Davis’ first big break, he says, was getting the call to join Sun Ra, the self-proclaimed being from another planet who combined swinging arrangements with far-out charts from his unique musical mind. “It was great. We sort of had a bebop mystical band. With Pat Patrick, John Gilmore, Julian Priester Arthur Hall, myself, and at one time Richard Evans, a bassist. I still play with the band from time to time.”



So big name or not, Davis has played with the greats and blessed their work with his professional approach and sweet style. His tenure with Lady Day came about when she toured through the city, as so many jazz acts did. “That was through a band mate in Chicago called Al Smith. I periodically played with him from time to time. He got the gig and she came into a place called Budland, at the time. The guy opened it up as Birdland, but Birdland in New York made him change it. She was there for three or four months. It was great. Along with her, was Ben Webster. I was playing in a band that was backing her and Ben was doing feature solos She was great to work with. She had a heck of a command and stage presence when she came on. She was very professional.

“After Billie Holliday, I went on the road with Clarence Henry. He was a protégé of Fats Domino. He had the record out, ‘I Could Sing Like a Frog.’ It was like rock and roll or whatever you want to call it. I stayed with him a few months. Then I came back and I started working with Dinah Washington. Along with Eddie Chamblee, Julian Priester, Melvin Moore and myself, and later on Jack Wilson and Richard Evans. This was in 1958 or 1959. After the band broke up, I worked for her on a few more occasions.

“After Dinah, I made a trip to California. After six months I had to get out of there.
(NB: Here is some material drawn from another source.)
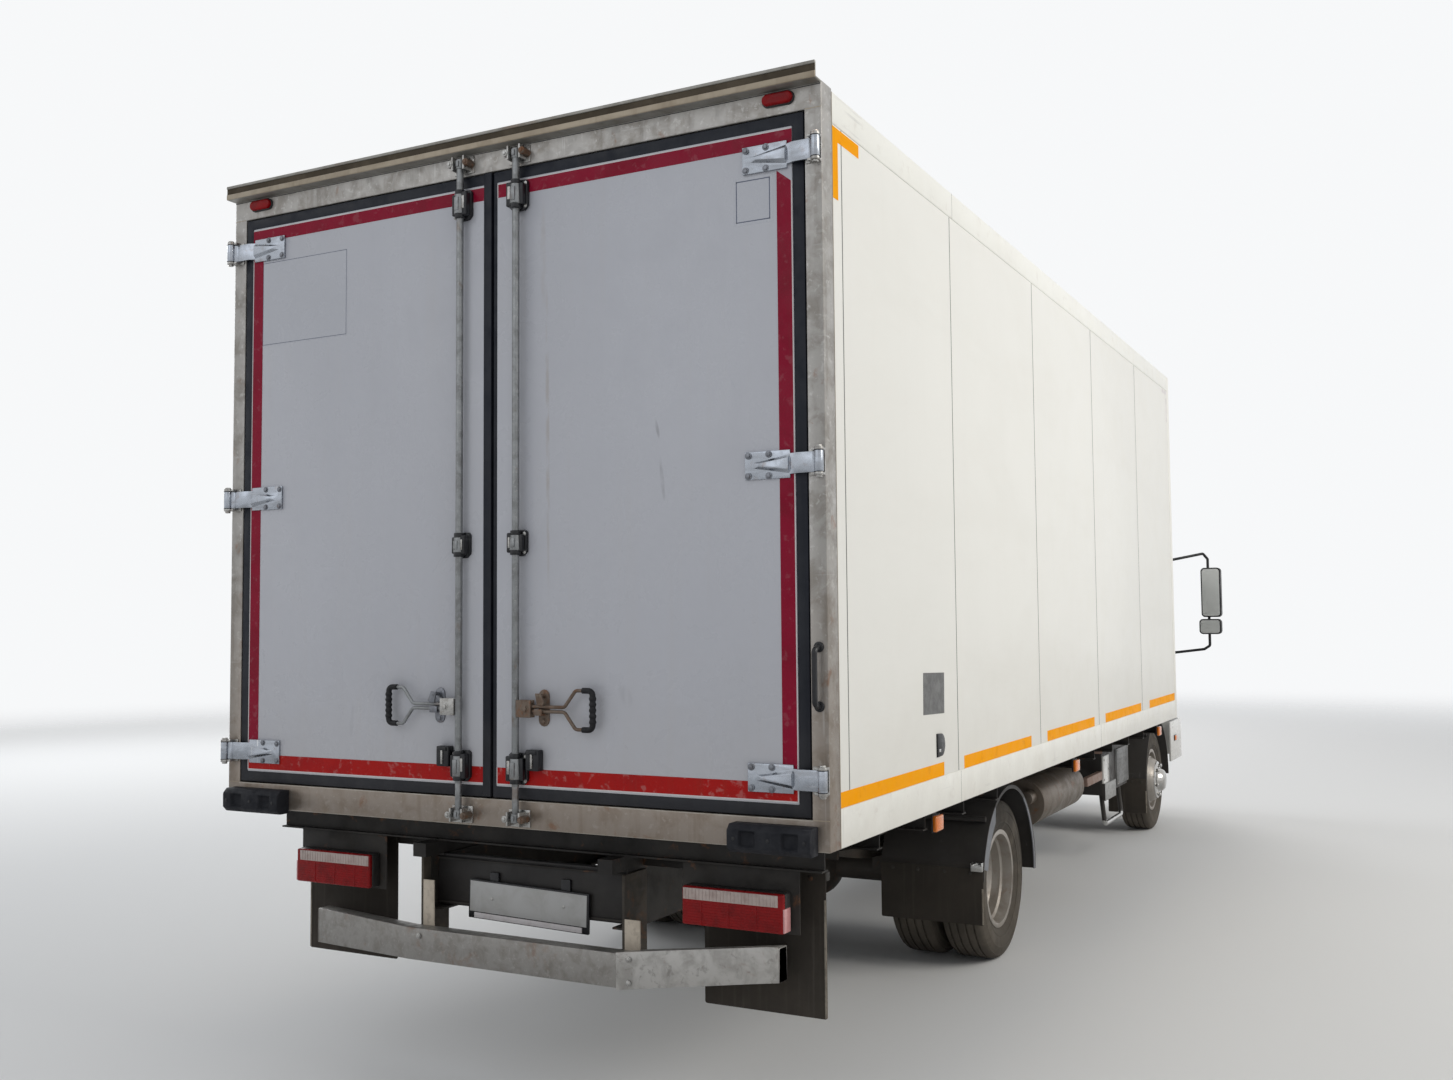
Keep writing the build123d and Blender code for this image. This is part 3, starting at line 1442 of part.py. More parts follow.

I came back, went from Chicago to New York, then started working with Kenny Dorham. That lasted a few years. Been in New York ever since. I worked with John Coltrane, Illinois Jacquet, Clark Terry, Thad Jones-Mel Lewis. I was in the band when Thad quit. We did about three months in Europe. I worked with Erskine Hawkins.”

Davis has a September 19-20 gig at Smoke in NYC with the band to promote the CD. Other than that, there isn’t a lot revolving around Blue Gardenia, but Davis continues to work steadily in these tough times for musicians. “I’m still gigging around New York. I’ll be in Birdland with Barry Harris. I’m going to Japan for a few days and do a concert in Italy after that. I’m hanging in there.”
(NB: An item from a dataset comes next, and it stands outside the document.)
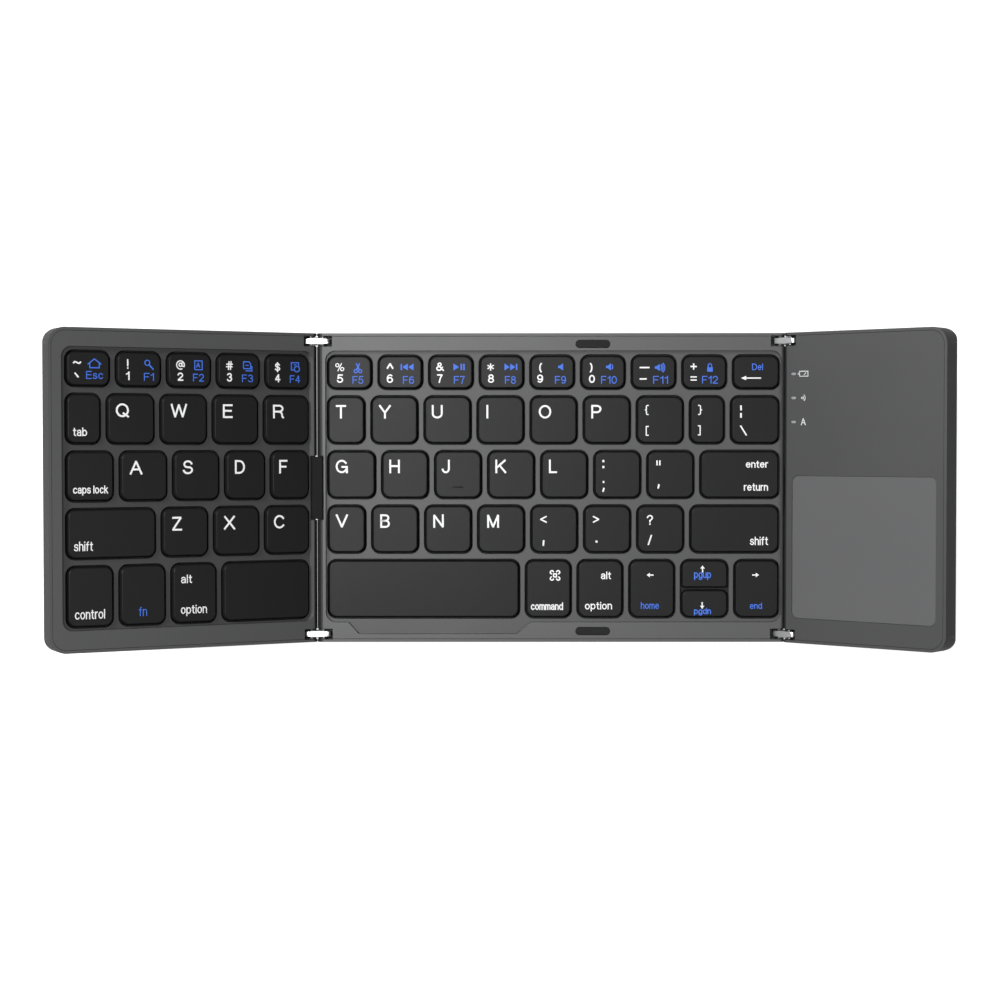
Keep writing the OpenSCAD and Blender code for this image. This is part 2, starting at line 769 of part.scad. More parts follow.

“It’s up and down,” says Davis with no hint of bitterness or undue concern. “That’s the reality of life. I’d like to have gigs in abundance, but I don’t have them. You still have to maintain. Keep going. There’s always going to be a complaint. If you have 1,000, you want 10,000, and if you have that, you want 50,000. It’s always something.”

The propensity for record labels to look for the new young lions, often overlooking some of jazz’s major contributors in the process,, who are still going and still goring, also doesn’t phase Davis. “That’s nothing new. That always happened. You still have to maintain what you’re doing. You can’t let that bother you. At one point, you have to get a name, and when you get a name, it’s not big enough. That happens to all of us. That’s just part of the realities of being a jazz and bebop musician.’ And for those who don’t like it, “You can go to the other side (pop) and work all the time.”
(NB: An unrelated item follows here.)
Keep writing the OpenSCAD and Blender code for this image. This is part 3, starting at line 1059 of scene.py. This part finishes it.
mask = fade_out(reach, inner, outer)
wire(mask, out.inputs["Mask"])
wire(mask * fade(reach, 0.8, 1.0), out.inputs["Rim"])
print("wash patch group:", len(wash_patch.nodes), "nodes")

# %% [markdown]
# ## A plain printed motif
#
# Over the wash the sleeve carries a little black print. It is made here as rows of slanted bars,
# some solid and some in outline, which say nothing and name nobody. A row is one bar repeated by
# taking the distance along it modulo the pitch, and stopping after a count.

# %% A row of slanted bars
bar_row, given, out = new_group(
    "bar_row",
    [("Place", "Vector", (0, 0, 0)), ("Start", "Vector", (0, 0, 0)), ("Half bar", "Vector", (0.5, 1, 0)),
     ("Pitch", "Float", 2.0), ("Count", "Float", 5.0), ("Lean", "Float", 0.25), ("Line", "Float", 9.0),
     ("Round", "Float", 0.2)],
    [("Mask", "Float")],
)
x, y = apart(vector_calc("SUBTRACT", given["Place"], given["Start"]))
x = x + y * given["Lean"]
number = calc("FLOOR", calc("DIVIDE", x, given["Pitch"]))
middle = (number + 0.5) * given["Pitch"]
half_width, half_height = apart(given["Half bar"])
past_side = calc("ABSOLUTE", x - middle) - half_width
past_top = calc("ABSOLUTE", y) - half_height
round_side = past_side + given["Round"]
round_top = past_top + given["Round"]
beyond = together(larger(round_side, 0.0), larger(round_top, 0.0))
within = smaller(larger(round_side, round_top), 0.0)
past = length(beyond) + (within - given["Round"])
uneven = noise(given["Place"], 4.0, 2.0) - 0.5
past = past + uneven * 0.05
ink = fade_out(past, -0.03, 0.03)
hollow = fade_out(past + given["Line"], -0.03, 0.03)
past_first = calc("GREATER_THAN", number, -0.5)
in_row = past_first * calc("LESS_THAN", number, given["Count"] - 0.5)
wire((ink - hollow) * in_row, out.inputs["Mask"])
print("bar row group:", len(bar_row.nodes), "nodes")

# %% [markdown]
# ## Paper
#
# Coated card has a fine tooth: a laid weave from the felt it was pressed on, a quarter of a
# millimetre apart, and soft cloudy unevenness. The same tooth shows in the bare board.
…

While his friend and influence saxophonist George Coleman talks of retiring (“He’s retiring every year. God Bless him if he can do it. There are only two musicians that I knew of that retired. Sid Catlett and Jonah Jones”), Davis says that it’s not in the cards for him. He’ll continue to tote his horn and tell his stories and please audiences wherever he can.

“Like Duke Ellington said: ‘Retire to what?’ I don’t have an eye for retiring right now,” he says, adding with a sparkle, “But I could come into a lot of money and live the good life, though.”

As for the future of jazz from his spot as a veteran musician, Davis isn’t dissuaded. The music has been through tough times and will continue to persevere.

“It was supposed to have been squashed years ago, with the onset of bebop. But as long as you have records of Charlie Parker and Miles Davis and Coltrane and Sonny Rollins, the young kids make new discoveries. The younger kids are into it, so I think it will be around for a long time.”

His advice to those who are coming up that will keep the flame?

“It’s a language, a dialect, a dialog. You have to learn that. Once you learn the scales, that’s one thing. But it’s the way the scales are put together in the form of a solo, for improvisation. It’s a dialect you have to learn. Some people say you just play, but you don’t just play. You have to learn what to say. Lester Young would put it: You have to learn how to tell a story.”